Ich ends in "e" rather then en Such as lese or liebe or esse
Du or Ien add "st" at the end of the base and may have an added "i" or e replaced with i such as liest, liebst or isst
Er, sie, es add "t" to the base verb and may have an added "i" as is done in du. Liest, isst, liebt
Plural Wir, Sie ends in "en". Lesen, Lieben, essen
and ihr ends in "t" such as esst, liebt, lest however it does not add or replace an "i" as is seen in du.
These are rules that you have to memorize more then anything but it is good to read the tips and notes section before starting each lesson and also remember to read other comments before posting a new question as you may find the answer has already been give. :)
See this link for more practice with stem words. http://www.nthuleen.com/teach/grammar/stemchangeexpl.html
I just started with German, and I got 'Ihr esst Brot' as the right answer for this question, I chose that because the other two options had trinkst as the verb. But in this comments title says 'Du isst Brot'. I'm guessing it's a bug, or is Ihr esst Brot the same as Du isst Brot?
I really think Duolingo should differentiate between "Ihr" and "Du" by using "you all" or "you guys" and just "you" respectively since German has it's own word for each. It's like "sore" and "are" in Japanese. They both translate to "that" but the first one this "that in front of you" and the second is "that over there" specifically. Anyways, that's my 2 cents.
would say that there are some nouns that use spesific genders.
one example is with metalls and chemical elements: das Zink, ein Atom, uzw...
here is a list for the exceptions: https://en.wikipedia.org/wiki/Grammatical_gender_in_German#Special_cases
For other nouns i would recommend to use flash cards like melanie said. remember to practise regulary!

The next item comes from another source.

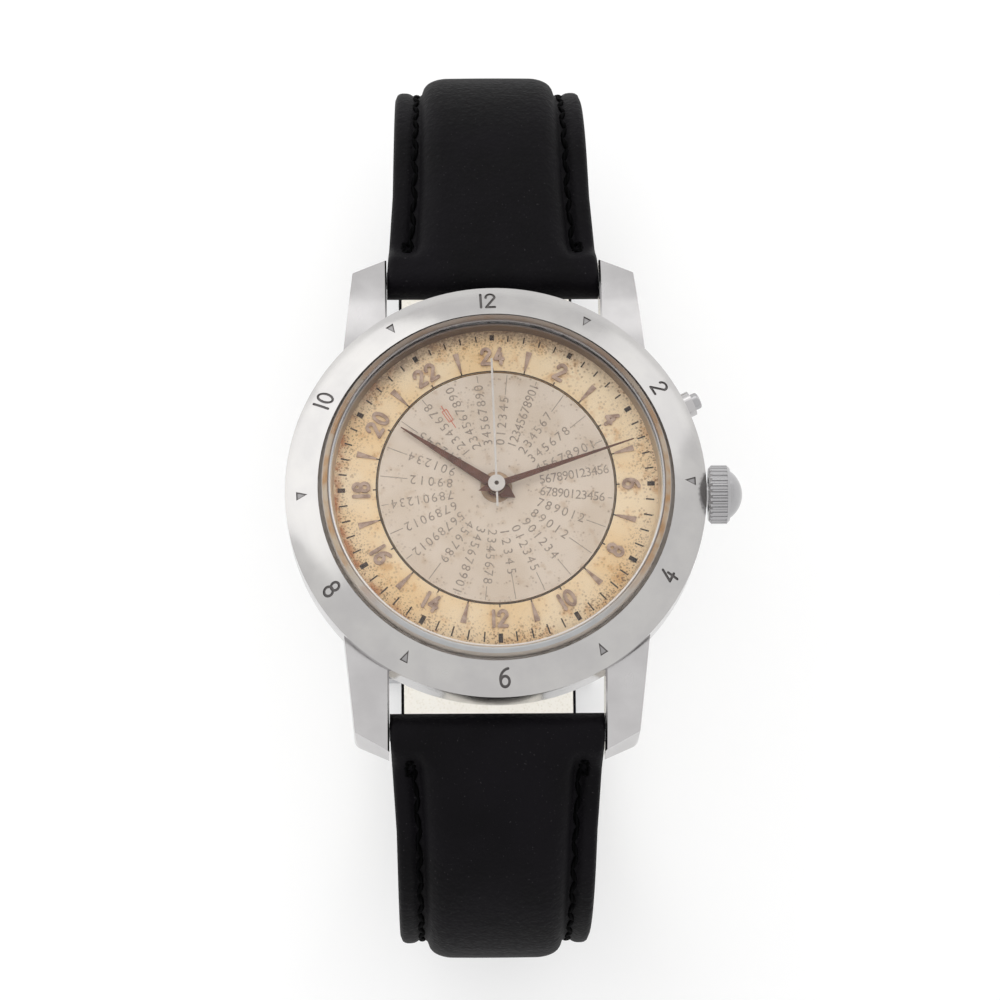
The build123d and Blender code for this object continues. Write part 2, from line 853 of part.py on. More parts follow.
def seconds_hand():
    """A thin central hand with a round boss, pushed on the fourth wheel's long pivot."""
    bottom = dial_front + seconds_hand_height
    half = seconds_hand_width / 2
    blade = plate((
        (-seconds_hand_tail, -half), (seconds_hand_length, -half),
        (seconds_hand_length, half), (-seconds_hand_tail, half)), bottom, bottom + hand_thickness)
    shape = blade + cylinder(seconds_hand_boss_radius, bottom, bottom + seconds_hand_boss_thickness)
    shape -= cylinder(arbor_radius + seat_clearance, bottom - overrun, bottom + hand_thickness)
    return Rot(0, 0, seconds_hand_direction) * shape


def case_back():
    """The screwed back: a flat plate with a bevelled flange, a rim and slots for the wrench."""
    inner_rim = case_back_rim_radius - case_back_rim_wall
    flange_edge = case_bottom_height - case_back_flange_thickness
    body = spun([
        (0, 0), (case_back_flat_radius, 0), (case_back_radius, flange_edge),
        (case_back_radius, case_bottom_height), (case_back_rim_radius, case_bottom_height),
        (case_back_rim_radius, case_bottom_height + case_back_rim_height),
        (inner_rim, case_bottom_height + case_back_rim_height), (inner_rim, case_back_thickness),
        (0, case_back_thickness)])
    inner = case_back_radius - case_back_slot_length
    half = case_back_slot_width / 2
    slot = block((inner, -half, -overrun), (case_back_radius + overrun, half, case_back_slot_depth))
    for step in range(case_back_slots):
        body -= Rot(0, 0, step * 360 / case_back_slots) * slot
    return body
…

Actually, in german you can indeed count Brot. You can say "Du isst ein Brot" (beware of the gender - "einen" is masculine but "Brot" is neutrum, so it must be "ein" instead of "einen"). But then it means something like "You are eating a (whole) bread", meaning that he/she eats the whole loaf of bread. But of course it's not a correct translation of "You are eating bread".